• **Data section**:
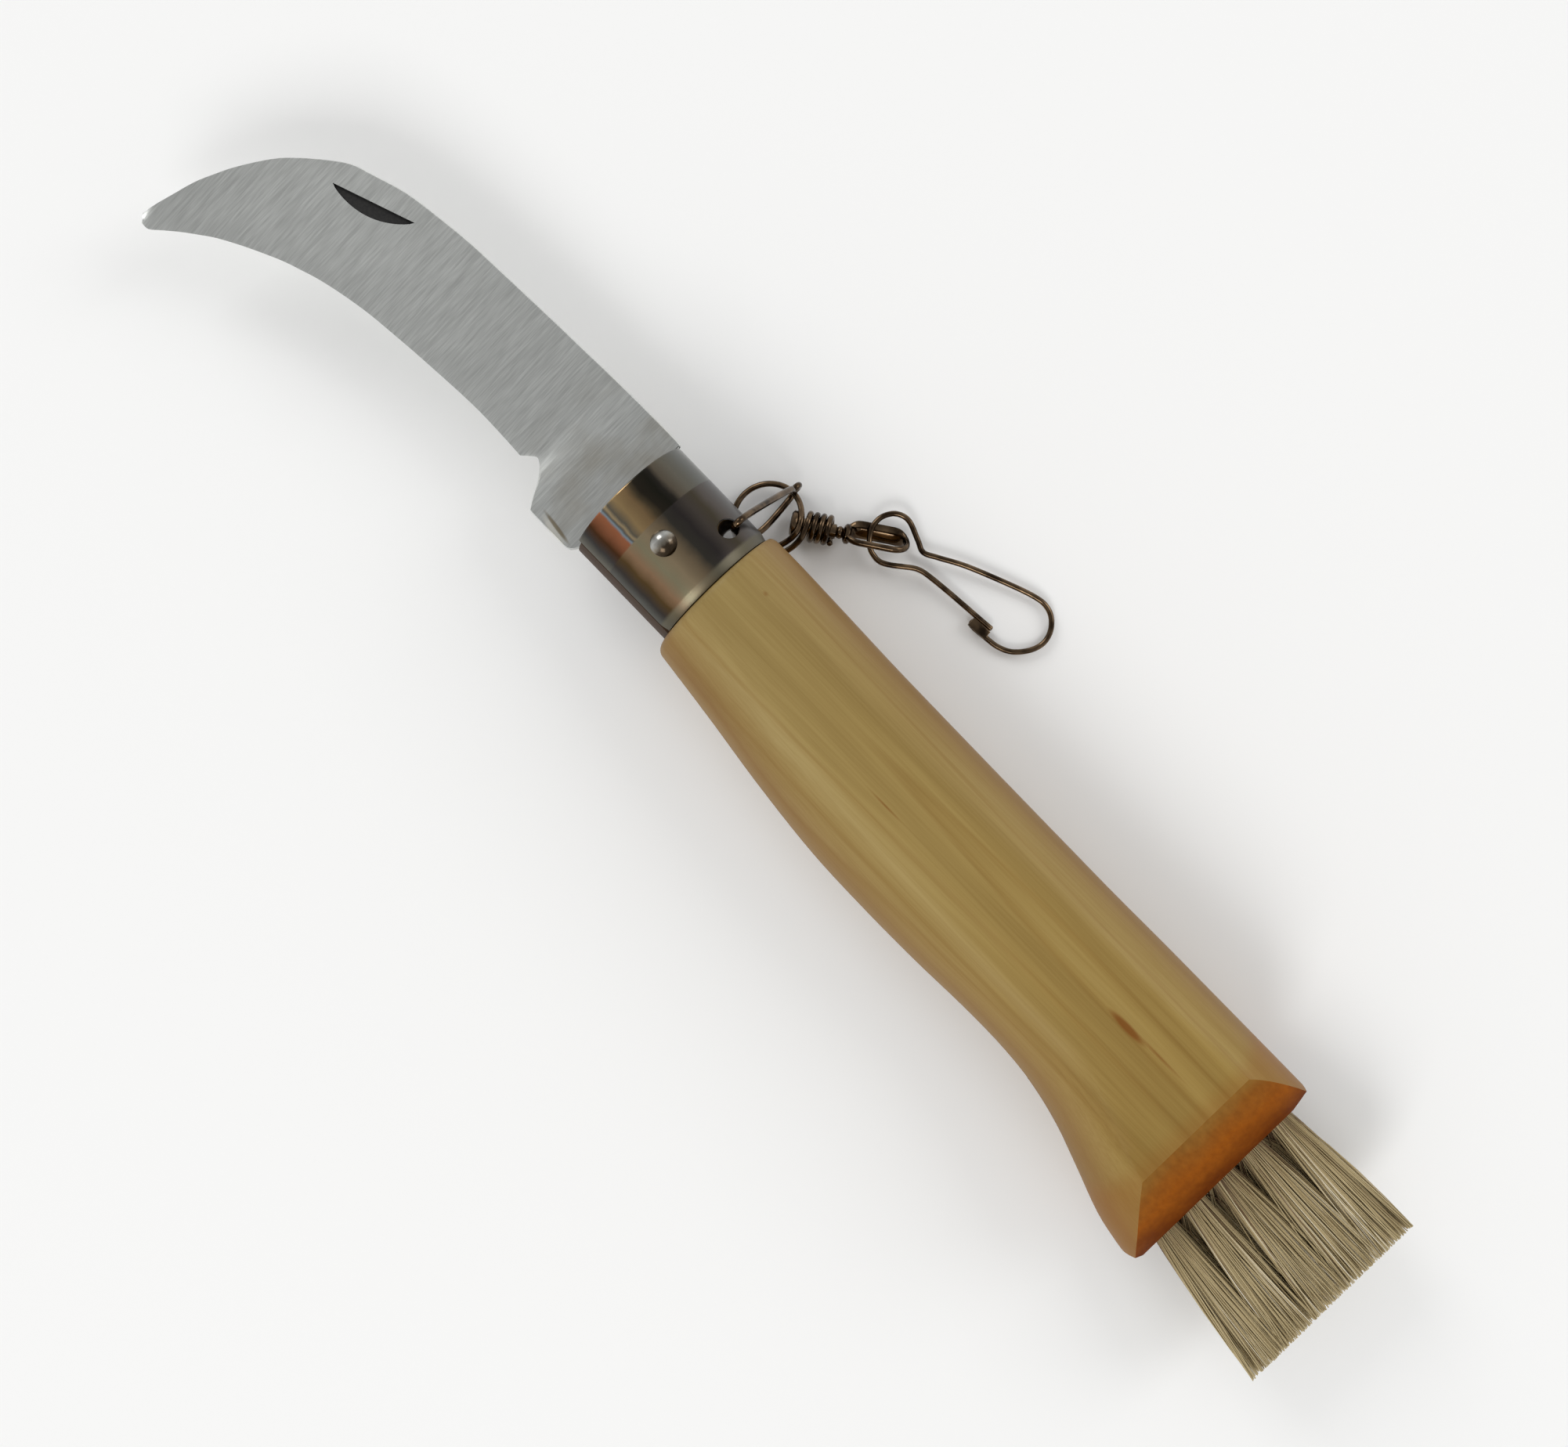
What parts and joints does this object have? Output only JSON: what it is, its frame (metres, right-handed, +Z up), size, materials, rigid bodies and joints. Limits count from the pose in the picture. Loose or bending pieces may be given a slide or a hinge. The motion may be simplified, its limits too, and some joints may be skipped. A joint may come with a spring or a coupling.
{
  "type": "folding mushroom knife",
  "caption": "Folding knife with a hooked blade, a wooden handle with a bristle brush in its butt, and a wire clip on a swivel at its metal ferrule.",
  "frame": {"origin": "a point on the handle's flat underside, the face it lies on", "axes": "+X along the handle to the butt and its brush, +Y to the blade's spine side, +Z up, square to the blade's flat"},
  "size_m": [0.2269, 0.058, 0.0226],
  "materials": {
    "wood": "satin, pale and straight-grained, browned at the butt",
    "ferrule_steel": "polished sheet",
    "rivet_steel": "polished dome",
    "blade_steel": "satin, fine lines across",
    "link_wire": "nickel-plated wire",
    "ring_wire": "nickel-plated wire",
    "eye_metal": "nickel-plated",
    "snap_wire": "nickel-plated wire",
    "gate_wire": "nickel-plated wire",
    "bristle": "natural bristle, matte",
    "anchor_wire": "flat wire"
  },
  "bodies": {
    "handle_body": {"handle": "wood", "ferrule": "ferrule_steel", "pivot_rivet": "rivet_steel", "bristle_tuft_1": "bristle", "bristle_tuft_2": "bristle", "bristle_tuft_3": "bristle", "bristle_tuft_4": "bristle", "bristle_tuft_5": "bristle", "tuft_anchor_1": "anchor_wire", "tuft_anchor_2": "anchor_wire", "tuft_anchor_3": "anchor_wire", "tuft_anchor_4": "anchor_wire", "tuft_anchor_5": "anchor_wire"},
    "blade": {"blade": "blade_steel"},
    "link": {"hole_link": "link_wire"},
    "ring": {"swivel_ring": "ring_wire"},
    "eye": {"swivel_eye": "eye_metal"},
    "snap": {"snap_hook": "snap_wire"},
    "gate": {"snap_gate": "gate_wire"}
  },
  "joints": [
    {"name": "blade_fold", "type": "hinge", "parent": "handle_body", "child": "blade", "pos_m": [-0.05433, 0.00107, 0.0113], "axis": [0, 0, 1], "range_deg": [0, 168]},
    {"name": "link_swing", "type": "hinge", "parent": "handle_body", "child": "link", "pos_m": [-0.05003, 0.00897, 0.0113], "axis": [0, 0, 1], "range_deg": [-5, 40]},
    {"name": "ring_tilt", "type": "hinge", "parent": "link", "child": "ring", "pos_m": [-0.04932, 0.02057, 0.00199], "axis": [0.9952, 0.0976, 0], "range_deg": [-4, 45]},
    {"name": "swivel_spin", "type": "hinge", "parent": "ring", "child": "eye", "pos_m": [-0.0488, 0.01527, 0.0024], "axis": [0.8192, 0.5736, 0], "continuous": true},
    {"name": "snap_swing", "type": "hinge", "parent": "eye", "child": "snap", "pos_m": [-0.03716, 0.02501, 0.0019], "axis": [0.0436, 0, 0.999], "range_deg": [-12, 18]},
    {"name": "gate_flex", "type": "hinge", "parent": "snap", "child": "gate", "pos_m": [-0.03311, 0.02268, 0.00172], "axis": [0.0436, 0, 0.999], "range_deg": [0, 12], "stiffness_Nm_per_rad": 0.02, "springref_deg": -5.73}
  ]
}
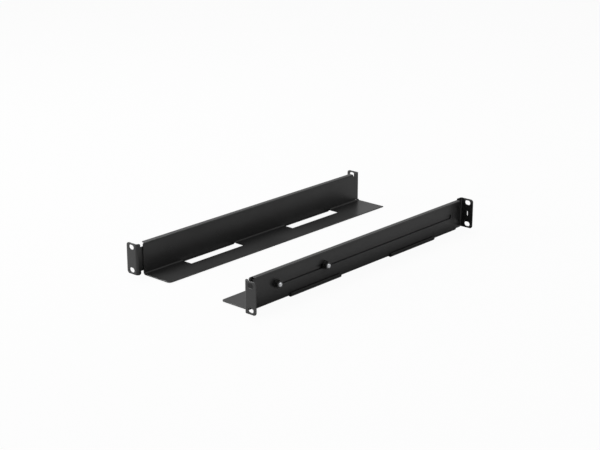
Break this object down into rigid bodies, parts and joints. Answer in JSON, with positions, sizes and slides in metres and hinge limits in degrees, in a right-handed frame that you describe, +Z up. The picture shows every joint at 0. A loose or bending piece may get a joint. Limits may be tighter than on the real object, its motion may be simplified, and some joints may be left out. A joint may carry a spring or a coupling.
{
  "type": "sliding server rail pair",
  "caption": "Pair of folded sheet-steel rack rails with inward shelves, each with a slotted rear bracket that slides on studs to set the mounting depth.",
  "frame": {"origin": "midway between the two rails and midway along the closed length, on the plane that the guide hooks stand on", "axes": "+X across the rack towards the left rail, +Y along the rails towards the front ears, +Z up"},
  "size_m": [0.2336, 0.45, 0.0466],
  "materials": {
    "black_sheet_steel": "satin black powder coat",
    "zinc_plated_steel": "bright zinc",
    "black_fasteners": "black zinc"
  },
  "bodies": {
    "support_rails": {"left_support_rail": "black_sheet_steel", "left_rear_stud": "zinc_plated_steel", "left_rear_washer": "black_fasteners", "left_rear_nut": "black_fasteners", "left_front_stud": "zinc_plated_steel", "left_front_washer": "black_fasteners", "left_front_nut": "black_fasteners", "right_support_rail": "black_sheet_steel", "right_rear_stud": "zinc_plated_steel", "right_rear_washer": "black_fasteners", "right_rear_nut": "black_fasteners", "right_front_stud": "zinc_plated_steel", "right_front_washer": "black_fasteners", "right_front_nut": "black_fasteners"},
    "left_bracket": {"left_slide_bracket": "black_sheet_steel"},
    "right_bracket": {"right_slide_bracket": "black_sheet_steel"}
  },
  "joints": [
    {"name": "left_bracket_slide", "type": "slide", "parent": "support_rails", "child": "left_bracket", "axis": [0, -1, 0], "range_m": [0, 0.27]},
    {"name": "right_bracket_slide", "type": "slide", "parent": "support_rails", "child": "right_bracket", "axis": [0, -1, 0], "range_m": [0, 0.27]}
  ]
}
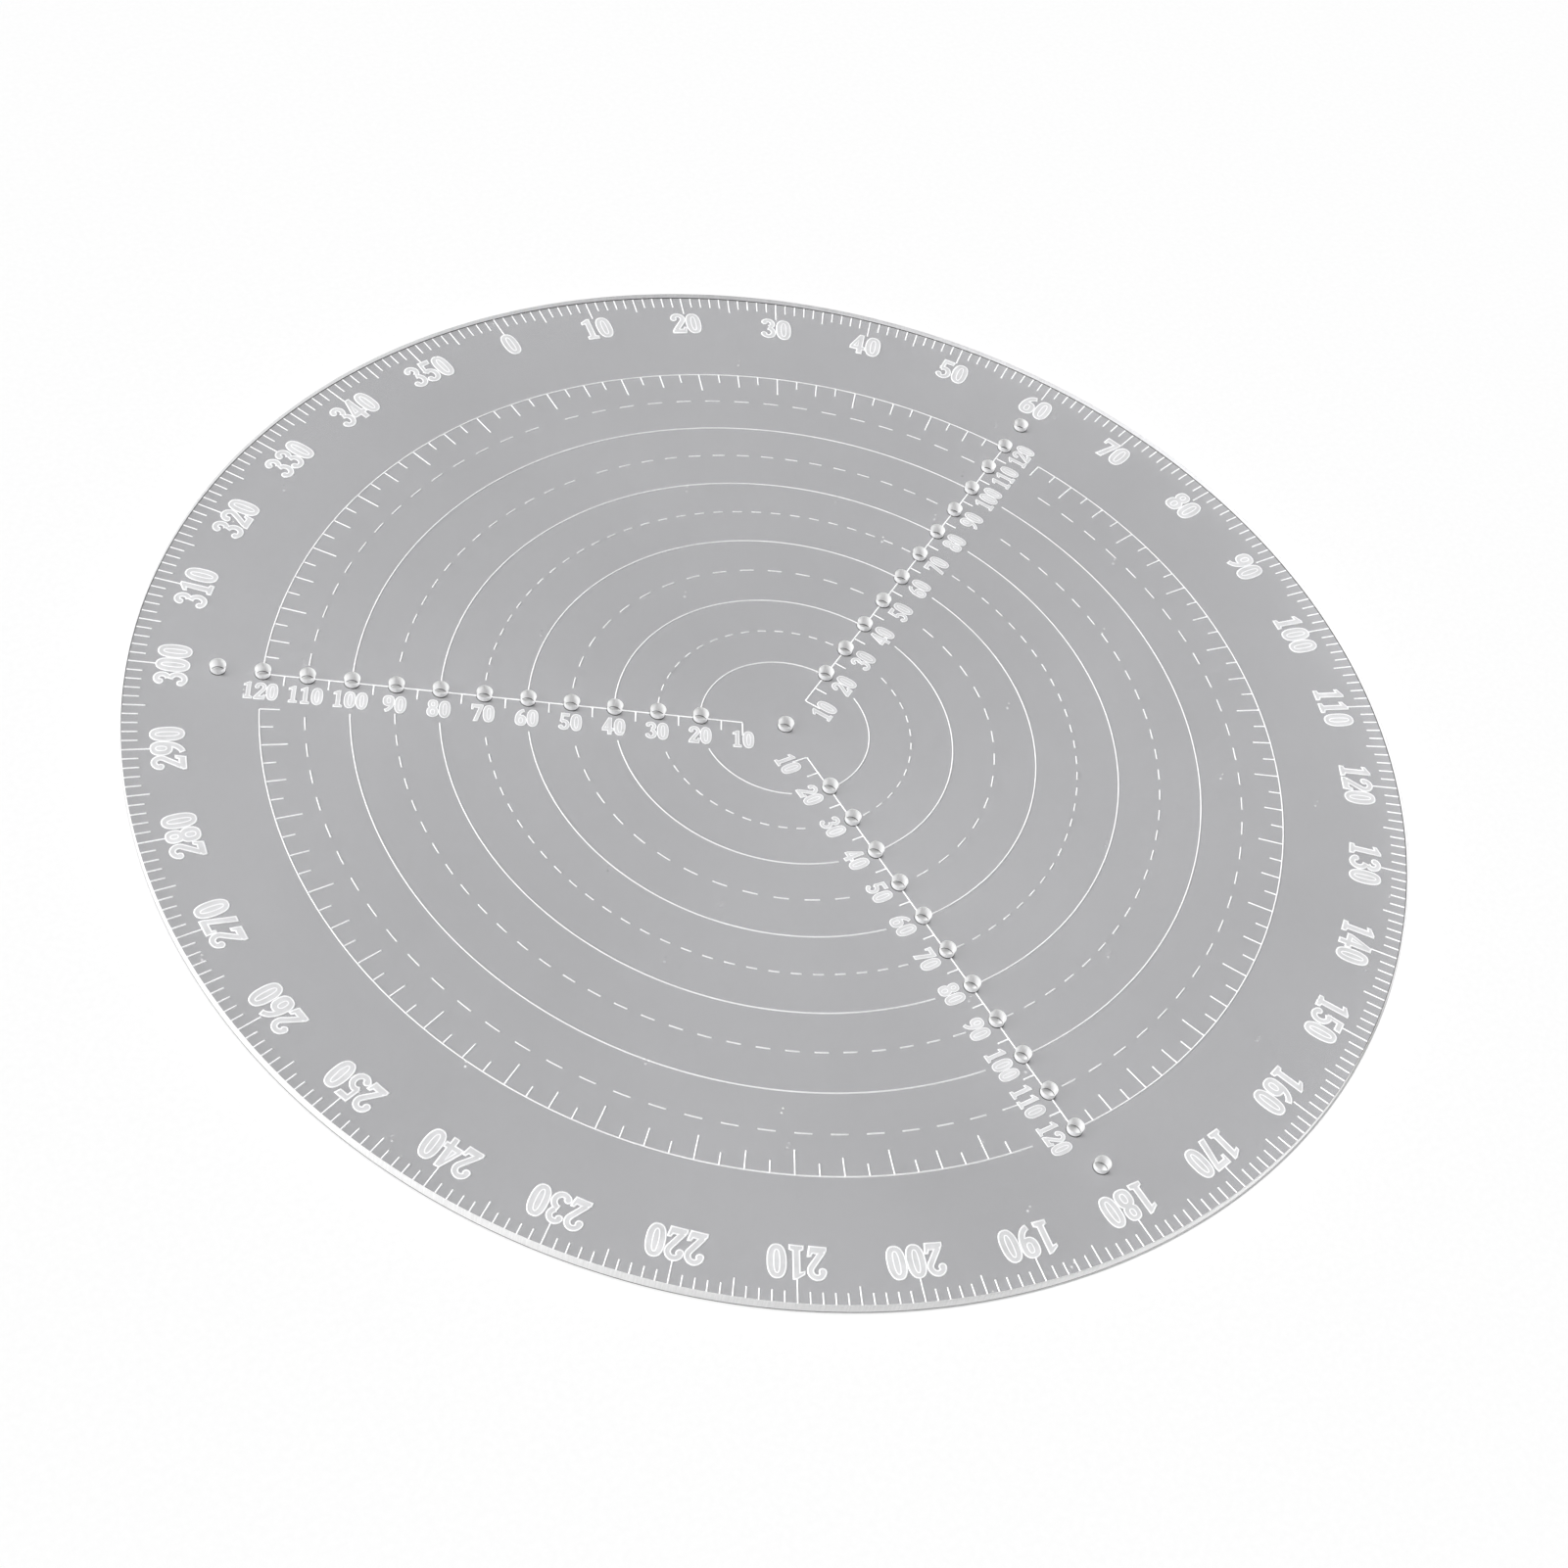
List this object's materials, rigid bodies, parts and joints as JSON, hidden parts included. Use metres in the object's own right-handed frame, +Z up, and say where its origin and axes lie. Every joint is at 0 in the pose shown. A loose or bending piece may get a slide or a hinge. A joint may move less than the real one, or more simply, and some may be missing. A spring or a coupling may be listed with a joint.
{
  "type": "circle template",
  "caption": "Flat clear acrylic disc with a degree scale round its rim, concentric circles and rows of scriber holes, for drawing circles and finding centres.",
  "frame": {"origin": "middle of the disc's underside", "axes": "+Z up through the sheet and out of the engraved face, +Y towards the 0 degree mark, +X towards the 90 degree mark"},
  "size_m": [0.3, 0.3, 0.0031],
  "materials": {
    "clear_acrylic": "polished clear cast acrylic sheet of a faint neutral grey, frosted where it is cut",
    "engraved_fill": "frosted white laser engraving"
  },
  "bodies": {
    "root": {"sheet": "clear_acrylic", "degree_ticks_1": "engraved_fill", "degree_ticks_5": "engraved_fill", "degree_ticks_10": "engraved_fill", "degree_numerals_000_to_080": "engraved_fill", "degree_numerals_090_to_170": "engraved_fill", "degree_numerals_180_to_260": "engraved_fill", "degree_numerals_270_to_350": "engraved_fill", "circle_020": "engraved_fill", "circle_030": "engraved_fill", "circle_040": "engraved_fill", "circle_050": "engraved_fill", "circle_060": "engraved_fill", "circle_070": "engraved_fill", "circle_080": "engraved_fill", "circle_090": "engraved_fill", "circle_100": "engraved_fill", "circle_110": "engraved_fill", "circle_120": "engraved_fill", "circle_120_ticks": "engraved_fill", "line_row_060": "engraved_fill", "line_row_180": "engraved_fill", "line_row_300": "engraved_fill", "ticks_row_060": "engraved_fill", "ticks_row_180": "engraved_fill", "ticks_row_300": "engraved_fill", "numerals_row_060": "engraved_fill", "numerals_row_180": "engraved_fill", "numerals_row_300": "engraved_fill"}
  },
  "joints": []
}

• **Goal**:
Transcribe the full listing above exactly as it stands, minus the pictures.

• **Written solution**:
What parts and joints does this object have? Output only JSON: what it is, its frame (metres, right-handed, +Z up), size, materials, rigid bodies and joints. Limits count from the pose in the picture. Loose or bending pieces may be given a slide or a hinge. The motion may be simplified, its limits too, and some joints may be skipped. A joint may come with a spring or a coupling.
{
  "type": "folding mushroom knife",
  "caption": "Folding knife with a hooked blade, a wooden handle with a bristle brush in its butt, and a wire clip on a swivel at its metal ferrule.",
  "frame": {"origin": "a point on the handle's flat underside, the face it lies on", "axes": "+X along the handle to the butt and its brush, +Y to the blade's spine side, +Z up, square to the blade's flat"},
  "size_m": [0.2269, 0.058, 0.0226],
  "materials": {
    "wood": "satin, pale and straight-grained, browned at the butt",
    "ferrule_steel": "polished sheet",
    "rivet_steel": "polished dome",
    "blade_steel": "satin, fine lines across",
    "link_wire": "nickel-plated wire",
    "ring_wire": "nickel-plated wire",
    "eye_metal": "nickel-plated",
    "snap_wire": "nickel-plated wire",
    "gate_wire": "nickel-plated wire",
    "bristle": "natural bristle, matte",
    "anchor_wire": "flat wire"
  },
  "bodies": {
    "handle_body": {"handle": "wood", "ferrule": "ferrule_steel", "pivot_rivet": "rivet_steel", "bristle_tuft_1": "bristle", "bristle_tuft_2": "bristle", "bristle_tuft_3": "bristle", "bristle_tuft_4": "bristle", "bristle_tuft_5": "bristle", "tuft_anchor_1": "anchor_wire", "tuft_anchor_2": "anchor_wire", "tuft_anchor_3": "anchor_wire", "tuft_anchor_4": "anchor_wire", "tuft_anchor_5": "anchor_wire"},
    "blade": {"blade": "blade_steel"},
    "link": {"hole_link": "link_wire"},
    "ring": {"swivel_ring": "ring_wire"},
    "eye": {"swivel_eye": "eye_metal"},
    "snap": {"snap_hook": "snap_wire"},
    "gate": {"snap_gate": "gate_wire"}
  },
  "joints": [
    {"name": "blade_fold", "type": "hinge", "parent": "handle_body", "child": "blade", "pos_m": [-0.05433, 0.00107, 0.0113], "axis": [0, 0, 1], "range_deg": [0, 168]},
    {"name": "link_swing", "type": "hinge", "parent": "handle_body", "child": "link", "pos_m": [-0.05003, 0.00897, 0.0113], "axis": [0, 0, 1], "range_deg": [-5, 40]},
    {"name": "ring_tilt", "type": "hinge", "parent": "link", "child": "ring", "pos_m": [-0.04932, 0.02057, 0.00199], "axis": [0.9952, 0.0976, 0], "range_deg": [-4, 45]},
    {"name": "swivel_spin", "type": "hinge", "parent": "ring", "child": "eye", "pos_m": [-0.0488, 0.01527, 0.0024], "axis": [0.8192, 0.5736, 0], "continuous": true},
    {"name": "snap_swing", "type": "hinge", "parent": "eye", "child": "snap", "pos_m": [-0.03716, 0.02501, 0.0019], "axis": [0.0436, 0, 0.999], "range_deg": [-12, 18]},
    {"name": "gate_flex", "type": "hinge", "parent": "snap", "child": "gate", "pos_m": [-0.03311, 0.02268, 0.00172], "axis": [0.0436, 0, 0.999], "range_deg": [0, 12], "stiffness_Nm_per_rad": 0.02, "springref_deg": -5.73}
  ]
}
Break this object down into rigid bodies, parts and joints. Answer in JSON, with positions, sizes and slides in metres and hinge limits in degrees, in a right-handed frame that you describe, +Z up. The picture shows every joint at 0. A loose or bending piece may get a joint. Limits may be tighter than on the real object, its motion may be simplified, and some joints may be left out. A joint may carry a spring or a coupling.
{
  "type": "sliding server rail pair",
  "caption": "Pair of folded sheet-steel rack rails with inward shelves, each with a slotted rear bracket that slides on studs to set the mounting depth.",
  "frame": {"origin": "midway between the two rails and midway along the closed length, on the plane that the guide hooks stand on", "axes": "+X across the rack towards the left rail, +Y along the rails towards the front ears, +Z up"},
  "size_m": [0.2336, 0.45, 0.0466],
  "materials": {
    "black_sheet_steel": "satin black powder coat",
    "zinc_plated_steel": "bright zinc",
    "black_fasteners": "black zinc"
  },
  "bodies": {
    "support_rails": {"left_support_rail": "black_sheet_steel", "left_rear_stud": "zinc_plated_steel", "left_rear_washer": "black_fasteners", "left_rear_nut": "black_fasteners", "left_front_stud": "zinc_plated_steel", "left_front_washer": "black_fasteners", "left_front_nut": "black_fasteners", "right_support_rail": "black_sheet_steel", "right_rear_stud": "zinc_plated_steel", "right_rear_washer": "black_fasteners", "right_rear_nut": "black_fasteners", "right_front_stud": "zinc_plated_steel", "right_front_washer": "black_fasteners", "right_front_nut": "black_fasteners"},
    "left_bracket": {"left_slide_bracket": "black_sheet_steel"},
    "right_bracket": {"right_slide_bracket": "black_sheet_steel"}
  },
  "joints": [
    {"name": "left_bracket_slide", "type": "slide", "parent": "support_rails", "child": "left_bracket", "axis": [0, -1, 0], "range_m": [0, 0.27]},
    {"name": "right_bracket_slide", "type": "slide", "parent": "support_rails", "child": "right_bracket", "axis": [0, -1, 0], "range_m": [0, 0.27]}
  ]
}
List this object's materials, rigid bodies, parts and joints as JSON, hidden parts included. Use metres in the object's own right-handed frame, +Z up, and say where its origin and axes lie. Every joint is at 0 in the pose shown. A loose or bending piece may get a slide or a hinge. A joint may move less than the real one, or more simply, and some may be missing. A spring or a coupling may be listed with a joint.
{
  "type": "circle template",
  "caption": "Flat clear acrylic disc with a degree scale round its rim, concentric circles and rows of scriber holes, for drawing circles and finding centres.",
  "frame": {"origin": "middle of the disc's underside", "axes": "+Z up through the sheet and out of the engraved face, +Y towards the 0 degree mark, +X towards the 90 degree mark"},
  "size_m": [0.3, 0.3, 0.0031],
  "materials": {
    "clear_acrylic": "polished clear cast acrylic sheet of a faint neutral grey, frosted where it is cut",
    "engraved_fill": "frosted white laser engraving"
  },
  "bodies": {
    "root": {"sheet": "clear_acrylic", "degree_ticks_1": "engraved_fill", "degree_ticks_5": "engraved_fill", "degree_ticks_10": "engraved_fill", "degree_numerals_000_to_080": "engraved_fill", "degree_numerals_090_to_170": "engraved_fill", "degree_numerals_180_to_260": "engraved_fill", "degree_numerals_270_to_350": "engraved_fill", "circle_020": "engraved_fill", "circle_030": "engraved_fill", "circle_040": "engraved_fill", "circle_050": "engraved_fill", "circle_060": "engraved_fill", "circle_070": "engraved_fill", "circle_080": "engraved_fill", "circle_090": "engraved_fill", "circle_100": "engraved_fill", "circle_110": "engraved_fill", "circle_120": "engraved_fill", "circle_120_ticks": "engraved_fill", "line_row_060": "engraved_fill", "line_row_180": "engraved_fill", "line_row_300": "engraved_fill", "ticks_row_060": "engraved_fill", "ticks_row_180": "engraved_fill", "ticks_row_300": "engraved_fill", "numerals_row_060": "engraved_fill", "numerals_row_180": "engraved_fill", "numerals_row_300": "engraved_fill"}
  },
  "joints": []
}